S_B[S_B.apply(lambda x : S_A.str.contains(x)).any(1)]
Out[441]: 
0    hell
2    here
dtype: object
BENY
  • 317,841
  • 20
  • 164
  • 234
1

IIUC: I'd use Numpy

import numpy as np
from numpy.core.defchararray import find

a = np.array(['hello', 'there', 'you', 'are', 'up', 'date'])
b = np.array(['hell', 'is', 'here', 'update'])
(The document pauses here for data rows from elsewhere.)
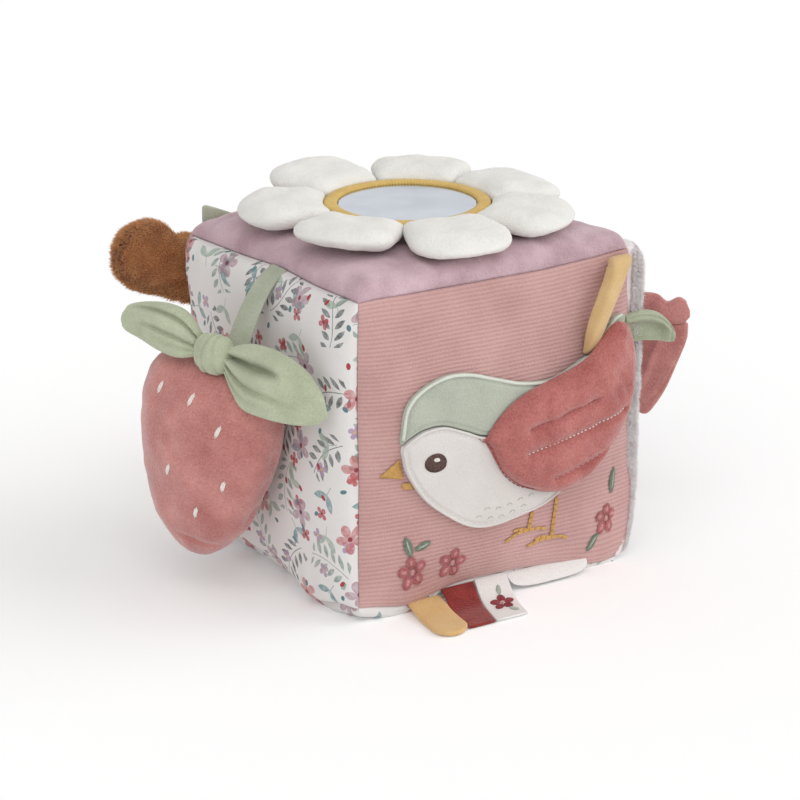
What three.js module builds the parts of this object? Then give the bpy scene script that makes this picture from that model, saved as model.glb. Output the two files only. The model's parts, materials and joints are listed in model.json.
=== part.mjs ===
// A soft fabric activity block for a baby: six sewn panels round a fibre filling, with a padded flower
// and mirror on top, a strawberry on a strap, a bird with a loose wing, a butterfly, a squirrel
// and ribbon tabs.
// Millimetres, +Z up. The origin is the middle of the flat area that the block stands on.
// The bird is on the front (-Y), the strawberry on the left (-X), the butterfly on the right (+X)
// and the squirrel on the back (+Y).
import * as THREE from "three";

const { BufferGeometry, Float32BufferAttribute, Group, LatheGeometry, MathUtils, Mesh } = THREE;
const { MeshStandardMaterial, Vector2, Vector3 } = THREE;

// Driving dimensions of the block
const blockEdge = 140; // between two seams, along an edge
const bottomSeamHeight = 8; // the lower seams stand this high above the floor
const restCut = 0.5; // the bottom's crown is flattened this deep where it stands
const panelThickness = 2.5; // fabric with its wadding
const fillingGap = 0.35; // between the panels and the filling
const seamGap = 0.22; // each panel's edge stops this far short of the mitre
const sewnGap = 0.4; // under a piece that is sewn flat on a panel
const seatGap = 0.3; // between other pieces that touch
const petalSeatGap = 0.45; // between a petal's straight root and the round ring
const wingSeatGap = 0.45; // between a butterfly wing's root and the body
const seamDip = 1; // the seams bow inwards between the corners

// How far each panel swells out: stretchy plush swells more, and more steeply at its seams, than woven cloth
const topCrown = 11;
const bottomCrown = bottomSeamHeight + restCut;
const frontCrown = 8;
const backCrown = 10;
const leftCrown = 10;
const rightCrown = 17;
const plushPowers = [5, 0.27]; // the first makes the swell squarer, the second makes it round over later
const cottonPowers = [5, 0.3];
const ribPowers = [3, 0.6];
const restingPowers = [8, 0.22];
const cornerPullShare = 0.01; // how far the corners are drawn in
const cornerPower = 4;
const seamPower = 8;

// Flower and mirror
const petalCount = 7;
const flowerRadius = 76.5;
const mirrorRingRadius = 37.6;
const mirrorRadius = 31.2;
const ringHeight = 3;
const mirrorThickness = 1.5;
const flowerPadThickness = 3.9;
const petalRootHalfWidth = 16.9;
const petalHalfWidth = 23.5;
const petalThickness = 11;
const petalRootThickness = 3.5;
const petalTurns = [0, 0, 0, 0, 5, 2.5, 1]; // degrees that each is sewn out of an even spacing

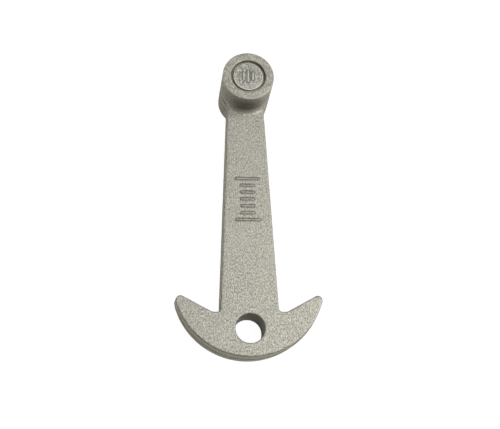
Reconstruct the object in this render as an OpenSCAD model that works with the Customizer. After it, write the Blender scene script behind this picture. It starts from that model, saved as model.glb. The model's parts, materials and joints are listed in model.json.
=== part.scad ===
// Swinging anchor arm: a cast arm with an anchor-shaped crown and a round hub,
// a bush pressed into the hub, and a headed pivot pin kept in place by a washer
// and a retaining ring in the hub's rear mouth.
// Millimetres. The origin is the centre of the crown eye on the flat rear face:
// +X runs across the flukes, +Y up the shank to the hub, +Z out of the front face.
// The arm's outline is its widest one, at the parting line halfway through the plate.

/* [Arm] */
// Distance from the crown eye to the hub axis
arm_length = 119.5; // [105:0.5:135]
// Thickness of the shank and the crown
plate_thickness = 15.5; // [12:0.5:18]
// Width that the shank's taper reaches at the level of the eye
shank_width_at_eye = 28.4; // [27:0.1:30]
// Width that the shank's taper reaches at the hub axis
shank_width_at_hub = 17.6; // [15:0.1:20]

/* [Crown] */
// Radius of the crown's long bottom curve
crown_radius = 35.65; // [34.5:0.05:37]
// Distance from the eye's centre down to the crown's lowest point
crown_depth = 13.25; // [12.5:0.05:14]
// Height of the notch floors above the eye's centre
notch_height = 8.05; // [7.5:0.05:8.5]
// Distance from the centre line to where a fluke's upper edge starts to rise
fluke_start = 17; // [16.8:0.1:18]
// Rise of a fluke's upper edge, in degrees
fluke_angle = 28.7; // [26:0.1:31]
// Radius of a fluke's rounded tip
tip_radius = 2.7; // [2:0.1:3]
// Fillet radius between the shank and a notch floor
notch_fillet = 1.2; // [0.8:0.1:1.5]
// Blend radius between a notch floor and a fluke
fluke_blend = 3.5; // [2:0.5:4]
// Diameter of the crown eye
eye_diameter = 13.5; // [12:0.1:15.5]

/* [Hub] */
// Outer diameter of the hub
hub_diameter = 25.2; // [24:0.1:28]
// Length of the hub along its axis
hub_length = 30; // [28:0.5:34]
// Bore of the hub, where the bush is pressed in
hub_bore = 16.8; // [16.7:0.1:17.6]
// Fillet radius where the hub rises from the shank
hub_fillet = 1.5; // [0.8:0.1:2.5]

/* [Bush] */
// Depth of the bush's end face below the hub's front rim
bush_recess = 1.8; // [1.6:0.1:3]
// Radial running clearance between the pin and the bush
running_clearance = 0.04; // [0.02:0.01:0.08]

/* [Pivot pin] */
// Diameter of the pin's shank
pin_diameter = 12; // [11:0.1:12.4]
// Diameter of the pin's round head
head_diameter = 14.4; // [13.6:0.1:15]
// Depth of the head's face below the hub's front rim
head_recess = 0.6; // [0.4:0.1:0.8]
// Play between the bush and the head, and between the bush and the washer
end_play = 0.15; // [0.1:0.05:0.2]
// Diameter of the tapped hole's wall in the pin's rear end
tapped_diameter = 5; // [4.2:0.1:5.4]
// Depth of the tapped hole's straight wall
tapped_depth = 14; // [10:0.5:18]

/* [Retaining ring] */
// Distance from the pin's rear end to the ring's groove
groove_setback = 1.3; // [1:0.1:2]
// Diameter at the bottom of the groove
groove_diameter = 11; // [10.6:0.1:11.2]
// Thickness of the ring and of the washer behind it
ring_thickness = 1; // [0.8:0.1:1.2]
// Outer diameter of the thrust washer
washer_diameter = 16.2; // [15.4:0.1:16.4]

/* [Cast marks] */
// Height of the raised marks on the shank
mark_height = 0.4; // [0.3:0.1:0.8]
// Length of the two cross bars on the shank
bar_length = 11.5; // [9:0.5:13]
// Distance between the two cross bars
bar_spacing = 20.7; // [18:0.1:24]
// Length of the short ticks between the bars
tick_length = 6.6; // [5:0.2:8]
// Number of short ticks
tick_count = 5; // [3:1:7]
// Distance from the eye to the middle of the marks
mark_centre = 61.8; // [55:0.1:70]

/* [Hidden] */
$fn = 96;

// A little extra length, so that cutting tools pass through the faces they open
cut = 1;
mark_width = 1;
mark_sink = 0.5;
ridge_height = 0.3;
ridge_width = 0.9;
ridge_length = 6.6;
ridge_step = 2.4;
ridge_pitch = 2.2;
chamfer = 0.6;
groove_play = 0.05;
washer_play = 0.2;
drill_point_angle = 59;
lug_radius = 1.55;
lug_angle = 28;
lug_hole_radius = 0.6;
ring_offset = 0.5;
ring_slack = 0.03;
foot_margin = 0.2;

taper = (shank_width_at_eye - shank_width_at_hub) / 2 / arm_length;
crown_centre = crown_radius - crown_depth;

// Front and rear faces of the pieces inside the hub, along Z
head_face = hub_length - head_recess;
bush_front = hub_length - bush_recess;
head_seat = bush_front + end_play;
ring_rear = groove_setback;
washer_rear = ring_rear + ring_thickness;
bush_rear = washer_rear + ring_thickness + end_play;

// Half of the shank's width at the distance y from the eye
function half_width(y) = shank_width_at_eye / 2 - taper * y;

// Direction of a fluke's upper edge, and the normal that points into the metal
edge_way = [cos(fluke_angle), sin(fluke_angle)];
edge_in = [sin(fluke_angle), -cos(fluke_angle)];
edge_point = [fluke_start, notch_height];

// The tip circle touches the fluke's upper edge and the crown curve from inside
tip_from = edge_point + tip_radius * edge_in - [0, crown_centre];
tip_along = -tip_from * edge_way
    + sqrt(pow(tip_from * edge_way, 2) - tip_from * tip_from + pow(crown_radius - tip_radius, 2));
tip_centre = [0, crown_centre] + tip_from + tip_along * edge_way;
tip_ray = tip_centre - [0, crown_centre];

// Centres of the two inner corners' arcs
blend_centre = edge_point + [-fluke_blend * tan(fluke_angle / 2), fluke_blend];
fillet_y = notch_height + notch_fillet;
fillet_centre = [half_width(fillet_y) + notch_fillet * norm([1, taper]), fillet_y];

// Points along an arc, with both its ends; angles in degrees from +X
function arc(centre, radius, from, to, steps) = [
    for (i = [0:steps])
        let (angle = from + (to - from) * i / steps)
            centre + radius * [cos(angle), sin(angle)]
];

// Right half of the arm's outline, from the crown's lowest point up to the shank's
// end inside the hub's wall
shank_end = arm_length - hub_bore / 4;
tip_angle = atan2(tip_ray[1], tip_ray[0]);
right_outline = concat(
    arc([0, crown_centre], crown_radius, -90, tip_angle, 36),
    [for (i = [1:12]) arc(tip_centre, tip_radius, tip_angle, 90 + fluke_angle, 12)[i]],
    arc(blend_centre, fluke_blend, fluke_angle - 90, -90, 5),
    arc(fillet_centre, notch_fillet, -90, atan(taper) - 180, 10),
    [[half_width(shank_end), shank_end]]
);

// A straight tube with its lower end at z
module tube(outer, inner, z, length) {
    translate([0, 0, z])
        difference() {
            cylinder(r = outer, h = length);
            translate([0, 0, -cut]) cylinder(r = inner, h = length + 2 * cut);
        }
}

// Shank and crown seen from the front, without the eye
module arm_outline() {
    mirrored = [for (i = [len(right_outline) - 1:-1:1]) [-right_outline[i][0], right_outline[i][1]]];
    polygon(concat(right_outline, mirrored));
}

// Concave fillet round the foot of the hub, kept inside the width of the shank
module hub_foot() {
    foot_radius = hub_diameter / 2 + hub_fillet;
    foot_width = 2 * (half_width(shank_end) - foot_margin);
    foot_length = hub_diameter;
    intersection() {
        translate([0, arm_length, plate_thickness])
            rotate_extrude()
                difference() {
                    translate([hub_diameter / 2 - cut, -cut])
                        square([hub_fillet + cut, hub_fillet + cut]);
                    translate([foot_radius, hub_fillet]) circle(r = hub_fillet, $fn = 48);
                }
        translate([-foot_width / 2, shank_end - foot_length, plate_thickness - cut])
            cube([foot_width, foot_length, hub_fillet + 2 * cut]);
    }
}

// Raised marks on the shank: a ladder of short ticks between two longer cross bars
module shank_marks() {
    pitch = bar_spacing / (tick_count + 1);
    lowest = mark_centre - bar_spacing / 2 - mark_width / 2;
    for (step = [0:tick_count + 1])
        let (length = step == 0 || step > tick_count ? bar_length : tick_length)
            translate([-length / 2, lowest + step * pitch, plate_thickness - mark_sink])
                cube([length, mark_width, mark_height + mark_sink]);
}

// The casting: shank, crown with two flukes, and hub, in one piece
module anchor_arm() {
    color([0.66, 0.65, 0.59])
        difference() {
            union() {
                linear_extrude(height = plate_thickness) arm_outline();
                translate([0, arm_length, 0]) cylinder(d = hub_diameter, h = hub_length);
                hub_foot();
                shank_marks();
            }
            translate([0, 0, -cut]) cylinder(d = eye_diameter, h = plate_thickness + 2 * cut);
            translate([0, arm_length, -cut]) cylinder(d = hub_bore, h = hub_length + 2 * cut);
        }
}

// Plain bush, pressed into the hub below its front rim
module hub_bush() {
    color([0.42, 0.38, 0.27])
        translate([0, arm_length, 0])
            tube(hub_bore / 2, pin_diameter / 2 + running_clearance, bush_rear, bush_front - bush_rear);
}

// The pin's turned shape, a half profile from its rear end to its head
module pin_body() {
    shank_radius = pin_diameter / 2;
    groove_low = groove_setback - groove_play;
    groove_high = groove_setback + ring_thickness + groove_play;
    rotate_extrude()
        polygon([
            [0, 0],
            [shank_radius - chamfer, 0],
            [shank_radius, chamfer],
            [shank_radius, groove_low],
            [groove_diameter / 2, groove_low],
            [groove_diameter / 2, groove_high],
            [shank_radius, groove_high],
            [shank_radius, head_seat],
            [head_diameter / 2, head_seat],
            [head_diameter / 2, head_face],
            [0, head_face]
        ]);
}

// Tapped hole in the pin's rear end, with a countersunk mouth and a drill point
module pin_hole() {
    hole_radius = tapped_diameter / 2;
    translate([0, 0, -cut]) cylinder(r = hole_radius, h = tapped_depth + cut);
    translate([0, 0, -chamfer]) cylinder(r1 = hole_radius + 2 * chamfer, r2 = hole_radius, h = 2 * chamfer);
    translate([0, 0, tapped_depth])
        cylinder(r1 = hole_radius, r2 = 0, h = hole_radius / tan(drill_point_angle));
}

// Grade marks on the pin's head: three ridges side by side, the middle one longer
module head_marks() {
    for (side = [-1, 0, 1])
        let (length = ridge_length - ridge_step * abs(side))
            translate([side * ridge_pitch - ridge_width / 2, -length / 2, head_face - ridge_height])
                cube([ridge_width, length, 2 * ridge_height]);
}

// Headed pivot pin that carries the arm
module pivot_pin() {
    color([0.68, 0.68, 0.63])
        translate([0, arm_length, 0]) {
            difference() {
                pin_body();
                pin_hole();
            }
            head_marks();
        }
}

// Flat washer between the bush and the retaining ring
module thrust_washer() {
    color([0.6, 0.6, 0.58])
        translate([0, arm_length, 0])
            tube(washer_diameter / 2, pin_diameter / 2 + washer_play, washer_rear, ring_thickness);
}

// Retaining ring: tapered in width, open at the bottom, with two plier lugs
module retaining_ring() {
    inner = groove_diameter / 2 + ring_slack;
    lug_reach = inner + lug_radius - cut / 2;
    color([0.33, 0.33, 0.34])
        translate([0, arm_length, ring_rear])
            linear_extrude(height = ring_thickness)
                difference() {
                    union() {
                        translate([0, ring_offset]) circle(r = inner + 2 * ring_offset + cut);
                        for (side = [-1, 1])
                            rotate(-90 + side * lug_angle)
                                translate([lug_reach, 0]) circle(r = lug_radius, $fn = 48);
                    }
                    circle(r = inner);
                    polygon([
                        [0, 0],
                        2 * inner * [sin(-lug_angle / 2), -cos(lug_angle / 2)],
                        2 * inner * [sin(lug_angle / 2), -cos(lug_angle / 2)]
                    ]);
                    for (side = [-1, 1])
                        rotate(-90 + side * lug_angle)
                            translate([lug_reach, 0]) circle(r = lug_hole_radius, $fn = 32);
                }
}

anchor_arm();
hub_bush();
pivot_pin();
thrust_washer();
retaining_ring();
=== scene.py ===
"""Looks of a cast, anchor-shaped swing arm that turns on a headed pin.

Shapes are signed distances in millimetres, in the CAD model's frame: the origin is the centre of
the crown's eye on the rear face, +X runs across the flukes, +Y up the shank and +Z out of the
front face. A surface net turns each distance field into a mesh.
"""

import json
import math

import bpy
import numpy as np
from mathutils import Matrix, Vector, noise


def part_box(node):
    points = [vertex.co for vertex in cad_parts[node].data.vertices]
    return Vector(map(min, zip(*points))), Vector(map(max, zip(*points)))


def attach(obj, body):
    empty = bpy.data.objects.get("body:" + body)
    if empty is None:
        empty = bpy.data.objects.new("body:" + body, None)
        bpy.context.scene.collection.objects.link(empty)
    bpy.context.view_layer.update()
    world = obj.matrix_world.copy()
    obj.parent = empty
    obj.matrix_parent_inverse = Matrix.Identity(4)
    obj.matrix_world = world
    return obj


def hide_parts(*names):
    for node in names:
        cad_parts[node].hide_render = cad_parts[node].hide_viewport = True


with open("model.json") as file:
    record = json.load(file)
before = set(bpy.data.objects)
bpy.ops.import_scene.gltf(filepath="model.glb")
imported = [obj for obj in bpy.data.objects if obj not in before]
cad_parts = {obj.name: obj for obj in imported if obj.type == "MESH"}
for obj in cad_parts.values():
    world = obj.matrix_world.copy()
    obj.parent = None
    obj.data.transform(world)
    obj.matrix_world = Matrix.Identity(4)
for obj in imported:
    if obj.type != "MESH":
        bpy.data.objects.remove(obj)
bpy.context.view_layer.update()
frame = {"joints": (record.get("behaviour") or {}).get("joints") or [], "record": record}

MM = 0.001


def box_mm(node):
    """Lowest and highest corner of a CAD node, in millimetres."""
    return [np.array(corner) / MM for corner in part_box(node)]


def mount(name):
    """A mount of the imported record."""
    return next(m for m in frame["record"]["mounts"] if m["name"] == name)


# Sizes that the frame gives
ARM_LOW, ARM_HIGH = box_mm("anchor_arm")
BUSH_LOW, BUSH_HIGH = box_mm("hub_bush")
PIN_LOW, PIN_HIGH = box_mm("pivot_pin")
WASHER_LOW, WASHER_HIGH = box_mm("thrust_washer")
RING_LOW, RING_HIGH = box_mm("retaining_ring")
HUB_Y = frame["joints"][0]["pos_m"][1] / MM
HUB_LENGTH = ARM_HIGH[2]
HUB_RADIUS = ARM_HIGH[1] - HUB_Y
CROWN_DEPTH = -ARM_LOW[1]
EYE_RADIUS = mount("crown_eye")["dims"]["r_mm"]
PLATE = mount("crown_eye")["dims"]["length_mm"]
BORE_RADIUS = BUSH_HIGH[0]
TAP_RADIUS = mount("pin_tapped_hole")["dims"]["r_mm"]

# The arm's outline at its parting line, as the CAD model has it
CROWN_RADIUS = 35.65
NOTCH_HEIGHT = 8.05
FLUKE_START = 17
FLUKE_ANGLE = 28.7
TIP_RADIUS = 2.7
NOTCH_FILLET = 1.2
FLUKE_BLEND = 3.5
WIDTH_AT_EYE = 28.4
WIDTH_AT_HUB = 17.6

# What casting and machining do to the arm's faces and edges
DRAFT_DEPTH = 0.25
RIDGE_DEPTH = 0.2
RIDGE_WIDTH = 0.35
PLATE_EDGE = 0.6
HUB_DRAFT = 0.05
HUB_EDGE = 0.45
HUB_RIDGE = 0.08
SIDE_FILLET = 1.2
FOOT_FILLET = 1.8
EYE_EDGE = 0.1
BORE_EDGE = 0.3
CAST_STEP = 0.39
WALL_STEP = 0.9
# Width of the painted shade beside the raised marks
MARK_SHADE_WIDTH = 0.5
MACHINED_FADE = 0.15
WEAR_WIDTH = 0.4
WEAR_REACH = 1.5

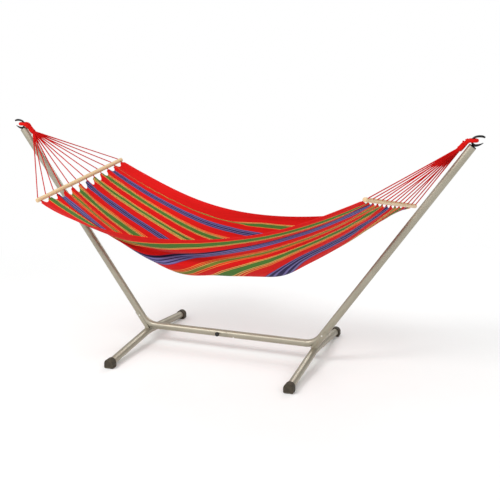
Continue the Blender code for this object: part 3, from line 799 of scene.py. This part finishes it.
def hex_nut(name, seat, direction, corner_r, height, bore_r):
    """Hexagon nut with turned chamfers on both faces."""
    flat = math.cos(math.pi / 6)
    chamfer = corner_r * (1 - flat) * 0.5
    rows = [(bore_r, 0.0), (corner_r * flat * 0.98, 0.0), (corner_r, chamfer),
            (corner_r, height - chamfer), (corner_r * flat * 0.98, height), (bore_r, height),
            (bore_r, 0.0)]

    def flutes(angle, index):
        if index not in (2, 3):
            return 1.0
        return flat / math.cos((angle % (math.pi / 3)) - math.pi / 6)

    return turned(name, rows, seat, direction, MATERIALS["zinc"], 72, flutes, 25)


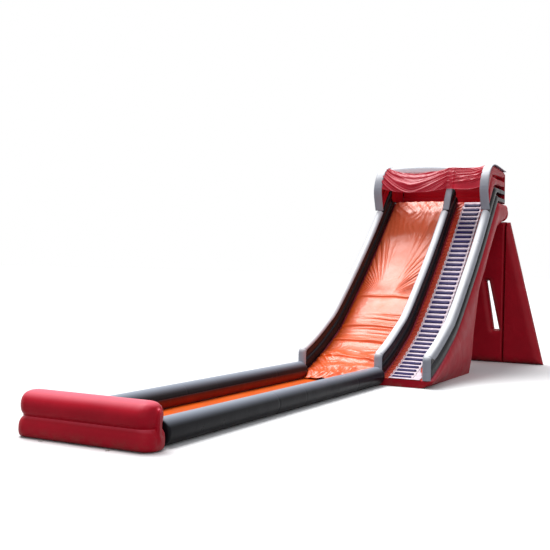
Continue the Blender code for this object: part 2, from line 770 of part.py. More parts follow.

bina = b[np.where(find(a[:, None], b) > -1)[1]]
ainb = a[np.where(find(b, a[:, None]) > -1)[0]]

np.append(bina, ainb)

array(['hell', 'here', 'up', 'date'], dtype='<U6')
piRSquared
  • 285,575
  • 57
  • 475
  • 624
  • Any reason [your answer here](https://stackoverflow.com/a/51085122/9209546) wouldn't work? (Feel free to reopen if you think there's a material difference in this question.) – jpp Jun 28 '18 at 14:27
  • Yeah, unless I misunderstood. OP wanted a two way check. Otherwise, I'm deleting. Actually, I didn't do that right either. Fixing. – piRSquared Jun 28 '18 at 14:28
0
list_A = ['hello','there','you','are']
list_B = ['hell','is','here']
List_C = []

for a in list_A:
    for b in list_B:
        print(a,"<->",b)
        if a in b:
            List_C.append(a)
        if b in a:
            List_C.append(b)

print(List_C)
Bugs
  • 4,491
  • 9
  • 32
  • 41
Lyux
  • 453
  • 1
  • 10
  • 22
0

For funsies, here's an answer that uses regex!

import re

matches = []
for pat in list_B:
    matches.append(re.search(pat, ' '.join(list_A)))
matches = [mat.group() for mat in matches if mat]
print(matches)
# ['hell', 'here']

This returns a match object for each match that is found, the actual string of which is found by match.group(). Note that if no match is found (as is the case for the second element in your list_B), you get a None in matches, thus the need to add the if mat at the end of the list comprehension.

Engineero
  • 12,340
  • 5
  • 53
  • 75